# Kauai -- starting 10/25 -- Party of One



## b2bailey (Sep 10, 2014)

Whenever I observe others asking for 'this type' of a rental I say to myself...'yeah, sure' -- but here I am in the position of needing to ask and hoping someone just might have what I need.

Will be in Princeville the prior week so prefer almost anywhere else because I'm not planning to have a car the second week.

I need from 10/25 to 11/03 but doesn't need to be the entire time.
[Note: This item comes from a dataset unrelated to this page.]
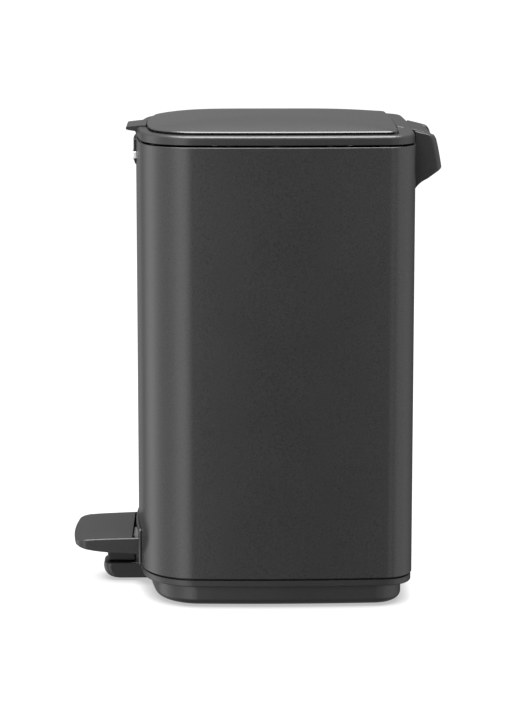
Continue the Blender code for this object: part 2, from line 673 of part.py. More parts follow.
def lid_liner(parent, finish, steel):
    """Plastic liner under the panel, with the four screws that clamp it to the frame."""
    profile = [
        (LINER, 0.0120, 0.3500),
        (LINER, 0.0108, 0.3493),
        (LINER, 0.0012, 0.3493),
        (LINER, 0.0, 0.3500),
        (LINER, 0.0, 0.3513),
    ]
    liner = plan_loft(profile)
    for number, (x, y) in enumerate(lid_screw_spots(), 1):
        liner = cut(liner, bar((x, y, 0.34), (x, y, 0.36), 0.0015, 14))
        screw = [(0, 0.0019), (0.0004, 0.0026), (0.0011, 0.0026), (0.0011, 0.0012), (0.0058, 0.0012)]
        piece(f"lid_screw_{number}", turned((x, y, 0.3479), (x, y, 1), screw, 10), parent, steel)
    piece("lid_liner", liner, parent, finish)


def lid_buffers(parent, finish):
    """Rubber buffers between the lid frame and the collar."""
    spots = [(x, y) for y in (-0.035, 0.040) for x in (-0.0818, 0.0818)]
    for number, (x, y) in enumerate(spots, 1):
        profile = [(0, 0.0014), (0.0008, 0.0022), (0.0036, 0.0022)]
        piece(f"lid_buffer_{number}", turned((x, y, 0.3477), (x, y, 1), profile, 10), parent, finish)


# ---------------------------------------------------------------- pedal


def pedal_outline(inset):
    """Plan of the pedal cap: straight root, slightly tapered sides, rounded tip."""
    corner, taper, bow = 0.0095, 0.0012, 0.0020
    half_tip = PEDAL_HALF - taper - inset
    corner_y = PEDAL_TIP_Y + inset + bow + corner - inset
    right = [Vector((0.0, PEDAL_TIP_Y + inset))]
    inner = half_tip - (corner - inset)
    for step in range(1, 4):
        x = inner * step / 3
        right.append(Vector((x, PEDAL_TIP_Y + inset + bow * (x / inner) ** 2)))
    right += arc((inner, corner_y), corner - inset, -90, 0, 5)[1:]
    root = PEDAL_ROOT_Y - inset
    start = right[-1]
    for step in range(1, 4):
        t = step / 3
        right.append(Vector((start.x + taper * t, start.y + (root - start.y) * t)))
    end = right[-1]
    right += [Vector((end.x * (1 - k / 2), root)) for k in range(1, 3)]
    return right + [Vector((-p.x, p.y)) for p in reversed(right[1:-1])]


def pedal_top(y):
    """Height of the cap's side edge along its length."""
    out = (y - PEDAL_ROOT_Y) / (PEDAL_TIP_Y - PEDAL_ROOT_Y)
    return 0.0414 - 0.0016 * out - 0.0014 * max(out, 0) ** 6


def pedal_bottom(y):
    """Height of the cap's lower edge, which rises to the tip."""
    out = (y - PEDAL_ROOT_Y) / (PEDAL_TIP_Y - PEDAL_ROOT_Y)
    return 0.0282 + 0.0030 * out + 0.0046 * max(out, 0) ** 5


def pedal_cap(parent, finish, steel):
    """Hollow moulded cap over the lever. Its top ends short of the window, its walls run in."""
    mid_y = (PEDAL_ROOT_Y + PEDAL_TIP_Y) / 2

    def edge(inset, height, lift):
        return [Vector((p.x, p.y, height(p.y) + lift)) for p in pedal_outline(inset)]

    def crowned(inset, scale, lift):
        middle = Vector((0.0, mid_y))
        points = [middle + (p - middle) * scale for p in pedal_outline(inset)]
        crown = 0.0016 * (1 - scale**2)
        return [Vector((p.x, p.y, pedal_top(p.y) + crown + lift)) for p in points]

    rings = [crowned(0.0030, s, -0.0024) for s in (0.2, 0.7, 1.0)]
    rings += [edge(0.0024, pedal_bottom, 0.0006), edge(0.0019, pedal_bottom, 0.0)]
    rings += [edge(0.0007, pedal_bottom, 0.0), edge(0.0, pedal_bottom, 0.0009)]
    rings += [edge(0.0001, pedal_top, -0.0012), edge(0.0005, pedal_top, -0.0004)]
    rings += [crowned(0.0014, s, 0.0) for s in (1.0, 0.88, 0.6, 0.25)]
    half = LEVER_HALF + 0.0006
    root_y = PEDAL_ROOT_Y
    opening = block((-half, root_y - 0.006, 0.02), (half, root_y + 0.005, LEVER_TOP + 0.0006))
    notch_half = PEDAL_HALF - 0.0023
    notch = block((-notch_half, TOP_PLATE_END_Y, 0.0330), (notch_half, root_y + FAR, 0.06))
    cap = cut(loft(rings), opening, notch)
    for number, x in enumerate((-0.0165, 0.0165), 1):
        y = -0.1260
        boss = bar((x, y, LEVER_TOP + GAP), (x, y, 0.0405), 0.0036, 20)
        hole = bar((x, y, 0.03), (x, y, 0.0392), 0.0015, 14)
        cap = cut(join(cap, boss), hole)
        profile = [(0, 0.0022), (0.0005, 0.0028), (0.0013, 0.0028), (0.0013, 0.0012), (0.0070, 0.0012)]
        start = (x, y, LEVER_TOP - LEVER_SHEET - GAP - 0.0013)
        piece(f"pedal_screw_{number}", turned(start, (x, y, 1), profile, 10), parent, steel)
    piece("pedal_cap", cap, parent, finish, 28)


def pedal_lever(parent, steel):
    """Pressed steel lever: flat tongue in the cap, flanged middle on the axle, pad at the rod."""
    top = [(-0.1440, LEVER_TOP), (-0.0560, LEVER_TOP), (0.0850, LEVER_PAD + 0.0004)]
    top += [(0.0920, LEVER_PAD), (0.1013, LEVER_PAD)]
    plate = top + [(y, z - LEVER_SHEET) for y, z in reversed(top)]
    tongue = block(
        (-0.0220, -0.1440, LEVER_TOP - LEVER_SHEET), (0.0220, -0.1120, LEVER_TOP), 0.003, "Z"
    )
    lever = join(prism_x(plate, -LEVER_HALF, LEVER_HALF), tongue)
    under = LEVER_TOP - LEVER_SHEET + 0.0005
    flange = [(-0.0960, under), (-0.0860, 0.0262), (-0.0560, 0.0242), (0.0600, 0.0170)]
    flange += [(0.0800, 0.0214), (-0.0560, under)]
    for side in (-1, 1):
        x0, x1 = sorted((side * (LEVER_HALF - 0.0020), side * LEVER_HALF))
        lever = join(lever, prism_x(flange, x0, x1))
    bore = bar((-0.05, PIVOT_Y, PIVOT_Z), (0.05, PIVOT_Y, PIVOT_Z), AXLE_R + GAP)
    holes = [bar((x, -0.1260, 0.02), (x, -0.1260, 0.05), 0.0015, 14) for x in (-0.0165, 0.0165)]
    piece("pedal_lever", cut(lever, bore, *holes), parent, steel)


# ---------------------------------------------------------------- push rod


def push_rod(parent, steel, finish):
    """Bent wire rod with its foot, and the crosshead that carries the damper's plunger."""
    foot_z = LEVER_PAD + 0.0005
    bend = 0.0030
    path = [Vector((ROD_X, ROD_Y, foot_z + 0.0030)), Vector((ROD_X, ROD_Y, ROD_TOP - bend))]
    corner = arc((ROD_X - bend, ROD_TOP - bend), bend, 0, 90, 5)[1:]
    path += [Vector((p.x, ROD_Y, p.y)) for p in corner]
    path += [Vector((-0.0056, ROD_Y, ROD_TOP))]
    piece("push_rod", wire(path, ROD_R, Vector((0, 1, 0)), 12), parent, steel)
    shoe = turned(
        (ROD_X, ROD_Y, foot_z), (ROD_X, ROD_Y, 1), [(0, 0.0026), (0.0006, 0.0032), (0.0110, 0.0032)]
    )
    socket = bar((ROD_X, ROD_Y, foot_z + 0.0027), (ROD_X, ROD_Y, 0.06), ROD_R + GAP)
    piece("rod_shoe", cut(shoe, socket), parent, finish)
    head = block((DAMPER_X - 0.0040, 0.0955, 0.2563), (ROD_X + 0.0045, 0.1027, 0.2623), 0.002, "Z")
    eye = bar((ROD_X, ROD_Y, 0.24), (ROD_X, ROD_Y, 0.28), ROD_R + GAP)
    piece("rod_crosshead", cut(head, eye), parent, finish)
    plunger = [(0, 0.0030), (0.0006, 0.0036), (0.0044, 0.0036), (0.0044, 0.0015), (0.0700, 0.0015)]
    start = (DAMPER_X, DAMPER_Y, 0.1860)
    piece("damper_plunger", turned(start, (DAMPER_X, DAMPER_Y, 1), plunger, 16), parent, steel)


# ---------------------------------------------------------------- the whole can


def build():
    clear_scene()
    coated = look("coated_steel", (0.050, 0.050, 0.051), 0.50, 0.25)
    plastic = look("moulded_plastic", (0.045, 0.045, 0.046), 0.55)
    plate = look("clip_plate", (0.60, 0.60, 0.61), 0.35, 1.0)
    rubber = look("black_rubber", (0.018, 0.018, 0.018), 0.80)
    steel = look("zinc_steel", (0.50, 0.50, 0.51), 0.38, 1.0)
    bucket = look("bucket_plastic", (0.085, 0.087, 0.090), 0.50)
    white = look("guide_plastic", (0.62, 0.62, 0.60), 0.45)

    body = empty("body_frame", (0, BODY_Y, 0))
    lid = empty("lid_axis", (0, HINGE_Y, HINGE_Z), body)
    pedal = empty("pedal_axis", (0, PIVOT_Y, PIVOT_Z), body)
    rod = empty("rod_axis", (ROD_X, ROD_Y, 0), body)

    body_shell(body, coated)
    base_tray(body, plastic)
    foot_pads(body, rubber)
    pedal_surround(body, plastic)
    pedal_stop(body, rubber)
    axle_and_brackets(body, white, steel)
    rim_collar(body, plastic)
    front_clip(body, plastic, plate)
    rear_grip(body, plastic)
    grip_fixings(body, steel)
    rod_guides(body, white)
    damper(body, white, steel)
    inner_bucket(body, bucket)
    bucket_handle(body, steel)

    lid_frame(lid, plastic)
    lid_panel(lid, coated)
    lid_liner(lid, plastic, steel)
    lid_buffers(lid, rubber)

    pedal_cap(pedal, plastic, steel)
    pedal_lever(pedal, steel)
    push_rod(rod, steel, white)


build()
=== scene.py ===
"""Looks of the pedal trash can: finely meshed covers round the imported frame, finishes and studio.

Metres. Outlines and heights are drawn from the middle of the can's body, as the can was designed,
and BODY_Y moves them into the frame.
"""

import json
import math
from collections import namedtuple

import bmesh
import bpy
from mathutils import Matrix, Vector

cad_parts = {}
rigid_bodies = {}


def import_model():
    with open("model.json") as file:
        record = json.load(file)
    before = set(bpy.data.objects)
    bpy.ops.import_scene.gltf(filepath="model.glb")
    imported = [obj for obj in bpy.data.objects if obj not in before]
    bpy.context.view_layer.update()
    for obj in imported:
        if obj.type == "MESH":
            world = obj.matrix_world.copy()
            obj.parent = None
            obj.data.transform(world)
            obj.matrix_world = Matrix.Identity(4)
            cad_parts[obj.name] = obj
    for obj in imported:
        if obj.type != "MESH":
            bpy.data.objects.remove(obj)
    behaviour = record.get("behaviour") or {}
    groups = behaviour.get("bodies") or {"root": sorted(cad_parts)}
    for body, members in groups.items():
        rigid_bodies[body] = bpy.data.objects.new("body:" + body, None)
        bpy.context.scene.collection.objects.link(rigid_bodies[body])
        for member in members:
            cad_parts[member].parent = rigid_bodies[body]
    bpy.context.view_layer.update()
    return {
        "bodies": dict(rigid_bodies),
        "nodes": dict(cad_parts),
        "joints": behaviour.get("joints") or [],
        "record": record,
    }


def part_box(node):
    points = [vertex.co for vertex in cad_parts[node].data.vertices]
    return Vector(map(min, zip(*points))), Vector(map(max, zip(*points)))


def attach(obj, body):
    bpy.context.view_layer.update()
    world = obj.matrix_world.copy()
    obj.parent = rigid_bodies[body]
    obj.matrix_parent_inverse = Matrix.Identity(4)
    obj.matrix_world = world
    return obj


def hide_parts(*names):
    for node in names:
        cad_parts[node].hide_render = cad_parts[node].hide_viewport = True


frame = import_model()

# ---------------------------------------------------------------- driving dimensions

# A plan is an oblong with bowed faces: its size, the radii of those faces and of its corners.
Plan = namedtuple("Plan", "depth width mid_y side_r front_r rear_r front_corner rear_corner")
CAN = Plan(0.210, 0.175, 0.0, 1.361, 0.309, 1.452, 0.042, 0.0215)
TUB = Plan(0.1930, 0.171, 0.0002, 1.355, 0.299, 1.446, 0.0355, 0.0215)
PANEL = Plan(0.1880, 0.1590, -0.0025, 1.353, 0.301, 1.444, 0.036, 0.0075)
LEDGE = Plan(0.1740, 0.1450, -0.0025, 1.346, 0.294, 1.437, 0.029, 0.0070)
LINER = Plan(0.1740, 0.1580, -0.0055, 1.353, 0.301, 1.444, 0.036, 0.0160)
BUCKET = Plan(0.1805, 0.1510, -0.00225, 1.349, 0.297, 1.440, 0.034, 0.0155)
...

I'm also  looking at a shared lodging rental on Air B'n B and I'm familiar with Hotwire and Priceline options.

Thanks in advance.


----------



## jhoug (Sep 13, 2014)

*sent you a pm*

sent you pm 
thanks


----------



## DeniseM (Sep 13, 2014)

When we need extra nights on Kauai we stay at the Kauai Beach Resort - very nice studios and resort amenities - inexpensive - right on the beach.  It is about 10 min. north of the airport:  

http://www.kauaibeachresorthawaii.com/


----------



## b2bailey (Sep 15, 2014)

Denise, I had to chuckle tonight when a gameshow I was watching on TV gave a week at THE KAUAI BEACH RESORT as the grand prize!


----------



## DeniseM (Sep 15, 2014)

For being virtually unknown, it's a very nice resort!  Used to be a Hilton before the economy went south.  And it has a free airport shuttle.


----------